I was so thrilled when I pulled the switch chain and the fan actually worked that my lady and I opened a bottle of wine and drank toasts to my mechanical genius and the gently turning paddles that stirred the air so sweetly. It was a pleasure to raise my glass to a machine that worked.

As we worked our way toward the bottom of the bottle, admiring the turning paddles so intently that we almost hypnotized ourselves, we talked quietly of machines that work—“work” in the sense of performing a useful function inexpensively and quietly without at the same time causing harm, either to people or the environment. We also agreed that a true machine-that-works ought to be fun to watch or use, and that it should be simple enough to be maintained and repaired by any reasonably intelligent adult.

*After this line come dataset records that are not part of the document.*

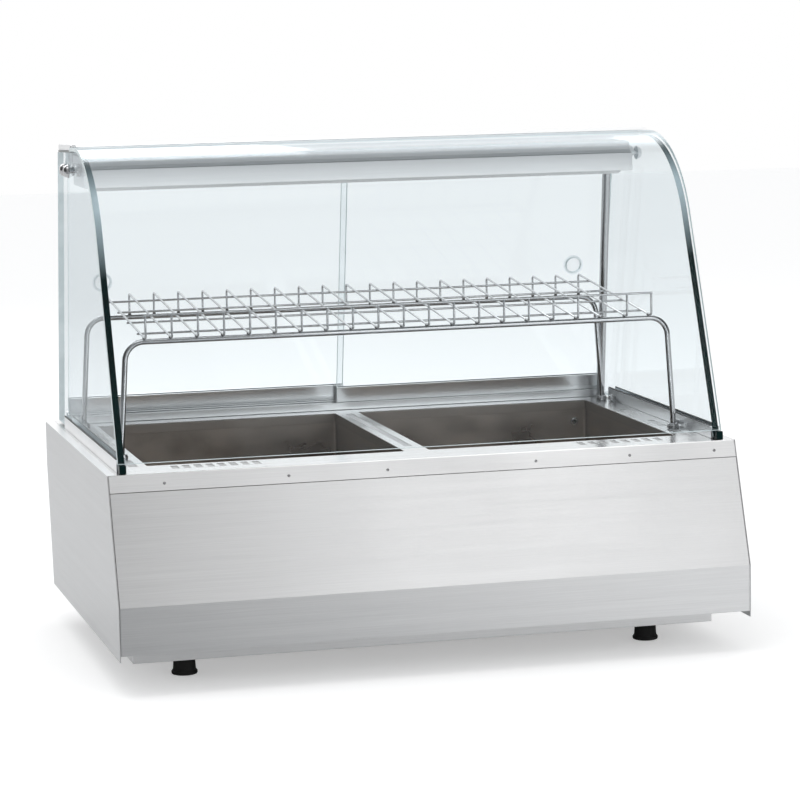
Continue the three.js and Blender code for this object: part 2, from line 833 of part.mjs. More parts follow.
// Lamp housing, a trough that is open below
function housingLine() {
  const cove = [];
  for (let i = 0; i <= coveSteps; i += 1) {
    const angle = (Math.PI / 2) * i / coveSteps;
    cove.push([housingFrontY + coveDepth * (1 - Math.cos(angle)),
      housingTop - coveHeight + coveHeight * Math.sin(angle)]);
  }
  const scoop = cove.map(([y, z]) => [2 * housingFrontY + coveDepth - y, 2 * housingTop - coveHeight - z]);
  const low = housingBottom + housingLipRise;
  return [[housingFrontY, low], ...scoop.reverse(), [housingBackY, housingTop], [housingBackY, low]];
}

function lampHousing() {
  const line = [[housingFrontY + housingLip, housingBottom], ...housingLine()].reverse();
  const shell = barX(folded(line, sheet), -housingHalf, housingHalf);
  const full = barX(housingLine().reverse(), housingHalf - sheet, housingHalf);
  const ends = [full, full.mirror([1, 0, 0])];
  const lipEnds = [-1, 1].map((side) => {
    const xs = [side * (housingHalf - lipShort), side * (housingHalf + overrun)].sort((a, b) => a - b);
    return block(xs[0], xs[1], housingFrontY + sheet + gap, housingFrontY + housingLip + overrun,
      housingBottom - overrun, housingBottom + housingLipRise);
  });
  const holes = [-1, 1].flatMap((side) => boltPlaces().map((y) => moved(rod(boltRadius + gap,
    -sheet - overrun, sheet + overrun, smallSides, 'x'), side * housingHalf, y, boltZ())));
  return cut(joined(shell, ...ends), ...lipEnds, ...holes);
}

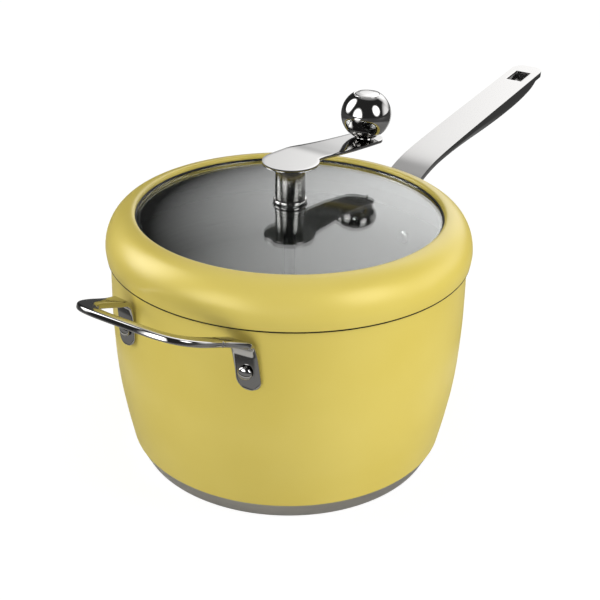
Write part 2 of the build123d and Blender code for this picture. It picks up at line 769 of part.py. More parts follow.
def knob_spindle():
    head_foot = washer_top + neck_gap + bush_height + spindle_head_gap
    tail = tube(spindle_tail_radius, None, arm_at_knob - arm_thickness, arm_at_knob)
    rod = tube(shaft_radius, None, arm_at_knob, head_foot)
    head = tube(spindle_head_radius, None, head_foot, head_foot + spindle_head_height)
    return at_knob(rod + head - arm_relief() + tail)


def knob_ball():
    place = Pos(0, 0, ball_height)
    shell = place * Sphere(ball_radius) - place * Sphere(ball_radius - ball_sheet)
    neck_foot = washer_top + neck_gap
    neck = tube(neck_radius, None, neck_foot, ball_height - ball_radius + 4 * ball_sheet)
    below = tube(far, None, neck_foot - far, neck_foot)
    seat = tube(cap_radius, None, ball_height, ball_height + 2 * ball_radius)
    return at_knob(shell + neck - below - seat - tube(bush_radius(), None, neck_foot, ball_height))


def bush_radius():
    return shaft_radius + running_gap + bush_wall


def knob_bush():
    foot = washer_top + neck_gap
    return at_knob(tube(bush_radius(), shaft_radius + running_gap, foot, foot + bush_height))


def knob_cap():
    """Shallow domed disc that closes the ball's top."""
    edge = ball_height + math.sqrt(ball_radius ** 2 - cap_radius ** 2)
    crown = cap_radius ** 2 / (2 * cap_crown) + cap_crown / 2
    upper = Pos(0, 0, edge + cap_crown - crown) * Sphere(crown)
    return at_knob(tube(cap_radius, None, edge - cap_thickness, edge + cap_crown) & upper)


steel = (0.75, 0.75, 0.76)
yellow = (0.85, 0.76, 0.40)
black = (0.05, 0.05, 0.05)
clear = (0.75, 0.85, 0.85, 0.4)
nodes = [
    (pot_shell, yellow), (base_core, steel), (base_cap, steel), (helper_handle, steel),
    (helper_handle_rivets, steel), (long_handle_bracket, steel), (long_handle_rivets, steel),
    (long_handle_top, steel), (long_handle_underside, steel), (lid_rim, yellow), (lid_inner_ring, steel),
    (glass_gasket, black), (glass_pane, clear), (shaft_bushing, steel), (upper_washer, black),
    (lower_washer, black), (bushing_nut, steel), (bearing_sleeve, black), (thrust_washer, black),
    (crank_arm, steel), (crank_hub, steel), (hub_set_screw, steel), (drive_shaft, steel),
    (shaft_clip, steel), (stirrer_hub, steel), (stirrer_wires, steel), (stirrer_set_screw, steel),
    (knob_spindle, steel), (knob_washer, steel), (knob_ball, steel), (knob_bush, black), (knob_cap, steel),
]

os.makedirs("parts", exist_ok=True)
for build, color in nodes:
    save(build.__name__, build(), color)
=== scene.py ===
import math

import bmesh
import bpy
from mathutils import Matrix, Vector


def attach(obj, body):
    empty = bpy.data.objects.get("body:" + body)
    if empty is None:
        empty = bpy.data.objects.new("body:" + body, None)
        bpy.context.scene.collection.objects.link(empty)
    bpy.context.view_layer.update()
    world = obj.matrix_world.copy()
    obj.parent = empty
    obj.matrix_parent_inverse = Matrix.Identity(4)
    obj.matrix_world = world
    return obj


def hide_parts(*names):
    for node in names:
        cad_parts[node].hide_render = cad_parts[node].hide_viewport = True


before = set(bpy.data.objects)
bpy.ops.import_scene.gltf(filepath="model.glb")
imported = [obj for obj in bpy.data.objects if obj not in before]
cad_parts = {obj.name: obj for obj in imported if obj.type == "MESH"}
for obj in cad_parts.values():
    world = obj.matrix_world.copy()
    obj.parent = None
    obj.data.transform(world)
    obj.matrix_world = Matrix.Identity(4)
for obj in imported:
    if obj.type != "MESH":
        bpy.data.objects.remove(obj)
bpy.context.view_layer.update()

# ---------------------------------------------------------------------------------------------------
# Pot. Deep-drawn stainless steel, 1.5 mm thick, with a belly that draws in to the foot. The outside
# is sprayed with a baked ceramic coating; the inside is bare steel, brushed round the axis.

mm = 0.001


def linear(code):
    """Linear colour of an sRGB hex code."""
    parts = [int(code[i:i + 2], 16) / 255 for i in (1, 3, 5)]
    return [c / 12.92 if c <= 0.04045 else ((c + 0.055) / 1.055) ** 2.4 for c in parts] + [1.0]


def add(tree, kind, settings=None, links=None):
    """Adds a node with its settings and the links into it, given as {input: other node's output}."""
    made = tree.nodes.new(kind)
    for key, value in (settings or {}).items():
        if isinstance(key, str) and hasattr(made, key):
            setattr(made, key, value)
        else:
            made.inputs[key].default_value = value
    for key, source in (links or {}).items():
        tree.links.new(source, made.inputs[key])
    return made


def surface(name):
    """A new material with its node tree and its shader."""
    material = bpy.data.materials.new(name)
    material.use_nodes = True
    tree = material.node_tree
    return material, tree, tree.nodes["Principled BSDF"]


def noise(tree, place, size, detail=2.0):
    """Noise with waves of a size in millimetres, fixed to the object."""
    return add(tree, "ShaderNodeTexNoise", {"Scale": 1 / (size * mm), "Detail": detail},
               {"Vector": place.outputs["Object"]})


def ramp(tree, source, stops):
    """Colours by a value, given as (value, linear colour) pairs in rising order."""
    made = add(tree, "ShaderNodeValToRGB", None, {"Fac": source})
    elements = made.color_ramp.elements
    for value, _ in stops[2:]:
        elements.new(value)
    for element, (value, color) in zip(elements, stops):
        element.position = value
        element.color = color
    return made


def curve_through(points, parts):
    """Smooth line through points of a profile, with some parts between each two."""
    ends = [points[0], *points, points[-1]]
    line = []
    for a, b, c, d in zip(ends, ends[1:], ends[2:], ends[3:]):
        for i in range(parts):
            t = i / parts
            line.append(tuple(0.5 * (2 * q + (r - p) * t + (2 * p - 5 * q + 4 * r - s) * t * t
                                     + (3 * q - p - 3 * r + s) * t ** 3)
                              for p, q, r, s in zip(a, b, c, d)))
    return line + [points[-1]]


def rounded(line, radius, parts=4):
    """A profile with each inner corner turned on a radius, as far as its sides allow."""
    done = [line[0]]
    for before, corner, after in zip(line, line[1:], line[2:]):
        p, c, n = Vector(before), Vector(corner), Vector(after)
        reach = min(radius, (p - c).length * 0.45, (n - c).length * 0.45)
        start = c + (p - c).normalized() * reach
        end = c + (n - c).normalized() * reach
        for i in range(parts + 1):
            t = i / parts
            done.append(tuple(start * (1 - t) ** 2 + c * 2 * t * (1 - t) + end * t * t))
    return done + [line[-1]]


def keep(bm, name, materials, sharp=35):
    """Turns a bmesh into an object: edges sharper than an angle stay crisp, the rest is smooth."""
    bmesh.ops.remove_doubles(bm, verts=bm.verts, dist=1e-6)
    bmesh.ops.recalc_face_normals(bm, faces=bm.faces)
    for face in bm.faces:
        face.smooth = True
    for edge in bm.edges:
        if len(edge.link_faces) == 2:
            edge.smooth = edge.calc_face_angle() < math.radians(sharp)
    mesh = bpy.data.meshes.new(name)
    bm.to_mesh(mesh)
    bm.free()
    for material in materials:
        mesh.materials.append(material)
    made = bpy.data.objects.new(name, mesh)
    bpy.context.scene.collection.objects.link(made)
    return made


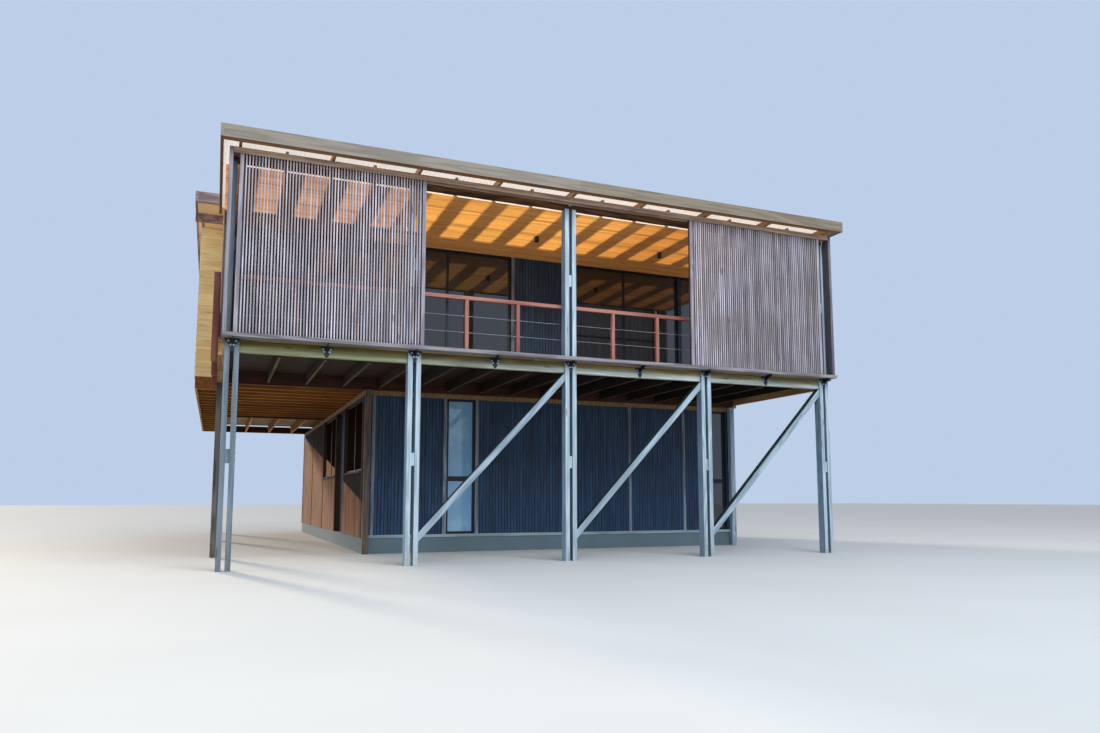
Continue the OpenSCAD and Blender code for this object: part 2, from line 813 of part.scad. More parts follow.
module main_rafters() {
    first = main_left + fascia_t + joist_t / 2;
    last = main_right - fascia_t - joist_t / 2;
    count = ceil((last - first) / main_rafter_pitch);
    color("#b08a55") placed() for (i = [0 : count]) {
        x = first + i * (last - first) / count;
        falling_slab(x - joist_t / 2, x + joist_t / 2, main_front_y + fascia_t, main_rear,
            -main_rafter_h, 0);
    }
}

module main_roof() {
    color("#b9bec0") placed()
        falling_slab(main_left, main_right, main_front_y + fascia_t, main_rear, 0, sheet_t);
}

// Fascias and barges round the main roof, and the eave board over the left return.
module main_fascia() {
    color("#8b857c") placed() {
        box(main_left, main_right, main_front_y, main_front_y + fascia_t,
            main_fascia_z, main_fascia_z + fascia_h);
        box(main_left, main_right, main_rear, main_rear + fascia_t,
            roof_under(main_rear) - main_rafter_h, roof_under(main_rear) + sheet_t);
        for (x = [main_left, main_right - fascia_t])
            falling_slab(x, x + fascia_t, main_front_y + fascia_t, main_rear, -main_rafter_h, 0);
        box(main_left, -side_out, eave_board_y, eave_board_y + fascia_t,
            eave_board_z, eave_board_top);
        box(wide_left_x, wide_left_x + fascia_t, eave_board_y + fascia_t, wide_y,
            eave_board_z, eave_board_top);
    }
}

// The sill board of the projecting frame carries the screens.
module screen_sill() {
    color("#a59c9c") placed()
        box(frame_x0, frame_x1, -frame_out, 0, sill_z, sill_top);
}

// Two head boards with a cap between them, from one end board to the other, guide the tops of
// the screens.
module screen_head() {
    inner_y = screen_y + screen_t + guide_gap;
    color("#8f8078") placed() {
        box(head_left, head_right, -frame_out, -frame_out + head_t, head_z, head_top);
        box(head_left, head_right, inner_y, inner_y + head_t, head_z, head_top);
        box(head_left, head_right, -frame_out + head_t, inner_y, head_top - head_t, head_top);
        for (x = pair_lines) box(x - joist_t / 2, x + joist_t / 2, inner_y + head_t, beam_y,
            head_z, head_top);
    }
}

module screen_jambs() {
    color("#98a3a8") placed() for (x = [head_left - frame_t, head_right])
        box(x, x + frame_t, -frame_out, 0, sill_top, head_top);
}

// A sliding screen: slats in front of rails between two full depth stiles, on glides.
module screen(x0, x1) {
    bottom = sill_top + glide_gap + glide_h;
    top = head_top - head_t - top_gap;
    slat_back = screen_y + slat_t;
    rail_back = slat_back + screen_rail_t;
    inner = x1 - x0 - 2 * stile_w;
    count = floor((inner + slat_w) / slat_pitch) - 1;
    space = (inner - count * slat_w) / (count + 1);
    union() {
        for (i = [1 : count]) {
            x = x0 + stile_w + i * (slat_w + space);
            box(x - slat_w, x, screen_y, slat_back, bottom, top);
        }
        for (x = [x0, x1 - stile_w])
            box(x, x + stile_w, screen_y, rail_back, bottom, top);
        for (i = [0 : screen_rails - 1]) {
            z = bottom + i * (top - screen_rail_h - bottom) / (screen_rails - 1);
            box(x0, x1, slat_back, rail_back, z, z + screen_rail_h);
        }
        for (x = [x0 + stile_w, x1 - 2 * stile_w])
            box(x, x + stile_w, slat_back, rail_back, bottom - glide_h, bottom);
    }
}

module left_screen() {
    start = head_left + left_rest_gap;
    color("#a8a0a8") placed() screen(start, start + left_screen_w);
}

module right_screen() {
    end = head_right - right_rest_gap;
    color("#a8a0a8") placed() screen(end - right_screen_w, end);
}

// A balustrade along one end of the verandah, whose balusters start at foot_z.
module side_balustrade(x0, foot_z) {
    under = rail_z - rail_w;
    box(x0, x0 + side_rail_w, post_d, side_posts[2] + rail_w, under, rail_z);
    for (y = side_posts) box(x0, x0 + side_rail_w, y, y + rail_w, foot_z, under - joint);
}

// Front balustrade behind the posts and one along each end of the verandah: outside the side
// beam at the left and on the deck at the right. Hairline joints part the handrails.
module balustrade() {
    under = rail_z - rail_w;
    color("#a5614c") placed() {
        box(-rail_end, right_rail_x - joint, rail_y, rail_y + rail_w, under, rail_z);
        for (x = balusters)
            box(x - rail_w / 2, x + rail_w / 2, rail_y, rail_y + rail_w, deck_z, under - joint);
        side_balustrade(left_rail_x, beam_z - side_post_drop);
        side_balustrade(right_rail_x, deck_z);
    }
}

module wire(length) {
    cylinder(d = wire_d, h = length, $fn = 16);
}

module balustrade_wires() {
    color("#c9cdd0") placed() for (i = [1 : wire_count]) {
        z = rail_z - rail_w - i * wire_pitch;
        for (n = [0 : len(balusters) - 2])
            translate([balusters[n] + rail_w / 2, rail_y + rail_w / 2, z]) rotate([0, 90, 0])
                wire(balusters[n + 1] - balusters[n] - rail_w);
        for (x = [left_rail_x, right_rail_x]) for (n = [0 : len(side_posts) - 2])
            translate([x + side_rail_w / 2, side_posts[n] + rail_w, z])
                rotate([-90, 0, 0]) wire(side_posts[n + 1] - side_posts[n] - rail_w);
    }
}

// A steel plate with a waist and a narrow foot, and an arm that carries the sill board. The
// arm of a plate behind the deck's edge passes under that edge.
module bracket(x, y, width, waist, foot_z) {
    back = y - steel_t;
    top = back > 0 ? beam_top : sill_z;
    edge = sill_z - plate_edge_h;
    arm_end = back > 0
        ? [[back, sill_z - arm_h], [back, top], [0, top], [0, sill_z]]
        : [[back, sill_z - arm_h], [back, sill_z]];
    union() {
        along_y(back, y, [
            [x - width / 2, top], [x - width / 2, edge], [x - waist / 2, sill_z - waist_drop],
            [x - plate_foot_w / 2, foot_z], [x + plate_foot_w / 2, foot_z],
            [x + waist / 2, sill_z - waist_drop], [x + width / 2, edge], [x + width / 2, top]]);
        along_x(x - arm_t / 2, x + arm_t / 2, concat(arm_end, [
            [arm_back - frame_out, sill_z], [arm_back - frame_out, sill_z - arm_tip]]));
    }
}

// A bracket on each post pair and one on the beam at each mid bay.
module brackets() {
    color("#1d1f22") placed() {
        for (x = pair_lines) bracket(x, 0, post_plate_w, post_waist_w, sill_z - post_plate_h);
        for (i = [0 : pair_count - 2])
            bracket((pair_lines[i] + pair_lines[i + 1]) / 2, beam_y, mid_plate_w, mid_waist_w,
                front_beam_z);
    }
}

module ceiling_lights() {
    color("#1b1b1d") placed() for (i = [1 : pair_count - 2])
        translate([pair_lines[i], (post_d + wall_y) / 2, ceiling_z - light_h])
            cylinder(d = light_d, h = light_h, $fn = 32);
}

front_posts();
carport_posts();
braces();
front_beam();
cross_beams();
side_beams();
front_joists();
middle_joists();
rear_joists();
deck_boards();
upper_floor();
ground_slab();
lower_front_wall();
carport_wall();
lower_right_wall();
lower_rear_wall();
wall_plates();
corner_posts();
wall_battens();
lower_window_frames();
lower_glass();
entry_door();
upper_front_wall();
upper_left_wall();
upper_right_wall();
upper_rear_wall();
upper_frames();
upper_glass();
verandah_ceiling();
roof_beam();
rafters();
fascia();
verandah_roof();
main_ceiling();
main_rafters();
main_roof();
main_fascia();
screen_sill();
screen_head();
screen_jambs();
left_screen();
right_screen();
balustrade();
balustrade_wires();
brackets();
ceiling_lights();
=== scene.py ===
"""The looks of a two storey timber beach house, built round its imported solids."""

import json
import math

import bmesh
import bpy
import numpy as np
from mathutils import Matrix, Vector

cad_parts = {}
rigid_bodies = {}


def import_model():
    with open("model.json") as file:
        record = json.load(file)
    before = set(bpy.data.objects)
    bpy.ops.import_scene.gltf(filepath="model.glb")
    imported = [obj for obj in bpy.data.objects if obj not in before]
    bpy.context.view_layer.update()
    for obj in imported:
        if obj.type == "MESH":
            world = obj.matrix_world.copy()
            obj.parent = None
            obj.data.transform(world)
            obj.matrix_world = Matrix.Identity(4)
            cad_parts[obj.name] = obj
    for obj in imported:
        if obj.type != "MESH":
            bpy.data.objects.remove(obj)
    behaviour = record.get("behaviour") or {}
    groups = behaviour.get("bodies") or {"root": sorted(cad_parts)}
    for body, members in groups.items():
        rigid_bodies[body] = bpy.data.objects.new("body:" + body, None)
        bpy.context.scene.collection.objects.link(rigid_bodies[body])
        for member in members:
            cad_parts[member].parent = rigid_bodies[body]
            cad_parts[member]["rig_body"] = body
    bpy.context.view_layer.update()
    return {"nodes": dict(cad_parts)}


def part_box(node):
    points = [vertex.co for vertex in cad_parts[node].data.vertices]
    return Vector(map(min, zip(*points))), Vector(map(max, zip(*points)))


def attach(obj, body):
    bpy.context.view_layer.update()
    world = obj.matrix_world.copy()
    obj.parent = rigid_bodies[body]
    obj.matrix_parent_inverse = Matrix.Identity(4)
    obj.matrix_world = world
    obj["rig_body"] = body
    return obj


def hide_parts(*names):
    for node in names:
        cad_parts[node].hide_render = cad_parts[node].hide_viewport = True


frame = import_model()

# Places in the house's own frame: X from the middle post pair, Y from the front of the posts.
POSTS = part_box("front_posts")
MIDDLE_X = (POSTS[0].x + POSTS[1].x) / 2
FRONT_Y = POSTS[0].y
HOUSE = Vector((MIDDLE_X, FRONT_Y, 0))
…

The ceiling fan, we concluded, met all those criteria, and we drank another toast to it and tried to think of other machines still in common use that make the world a better place without hurting it at the same time. We came up with only two, and in the several days since my mechanical triumph I've been unable to add to our tiny list.

One is the bicycle. The basic purpose of the bicycle is the same as all the other modes of transportation that man over the millenia has invented: to move him from one place to another faster than he can walk. Most modern vehicles are perversions of that purpose. They move man from one place to another much faster than he has any business going, or at great cost, or they move him amid clouds of noise and poisonous fumes, or they move him in status symbols or sex symbols, or they kill him while they're moving him, or they do all of those injuries.

But the bicycle remains pure. It moves man faster than he can walk, but in such a way that its rider can still look at the scenery, exchange pleasantries with those he meets, enjoy the sunshine and fresh air, and improve his body while he is traveling. The bicycle depletes no precious natural resource; it pollutes neither air nor water; it costs little; it requires no expressways or highways or parking garages. Changes in its design and mechanics over the years have been genuine improvements, not done for the sake of fashion or planned obsolescence. Properly cared for, it will last for generations, and it's still a joy to behold and use.

The only machine that can match the bicycle and the ceiling fan for usefulness-without-penalty, I think, is the windmill. I'm not talking about the kind of windmill you see in postcards from Holland or Cape Cod, the kind that Don Quixote fought. Those machines were gristmills, most of them, and would qualify for our list if they were still used for that purpose, but they're only tourist attractions now.

I'm talking about the kind of windmill you see along country roads throughout the Midwest and South west. That mill harnesses the region's most plentiful resource—wind—to obtain the region's most needed commodity—water. It does its job without depleting its energy source or dirtying the sky. It can be left untended for months or even years, requiring only a little oil or a new sucker rod from time to time. Its workings are so simple that a child can understand their principle, and a teenager, working with an experienced windmill man, can master their problems in a day.

A windmill adds dignity to an otherwise drab land scape. In flat country, its tower provides a height from which to gaze into the distance. Its work is beautiful to watch, and its sounds—the whir of the wind through the wheel, the “thunk-thunk” of the rod, and the splash of cool water into the tank—renew the soul. The windmill works in perfect harmony with nature, never taking more from the earth than she can yield healthily. It's no accident that the water problems of windmill regions have increased in proportion to the replacement of that machine with electric and gasoline-powered pumps. Nature eventually will command the correction of that error, I think, and the windmill will return to its rightful places just as the ceiling fan and the bicycle have.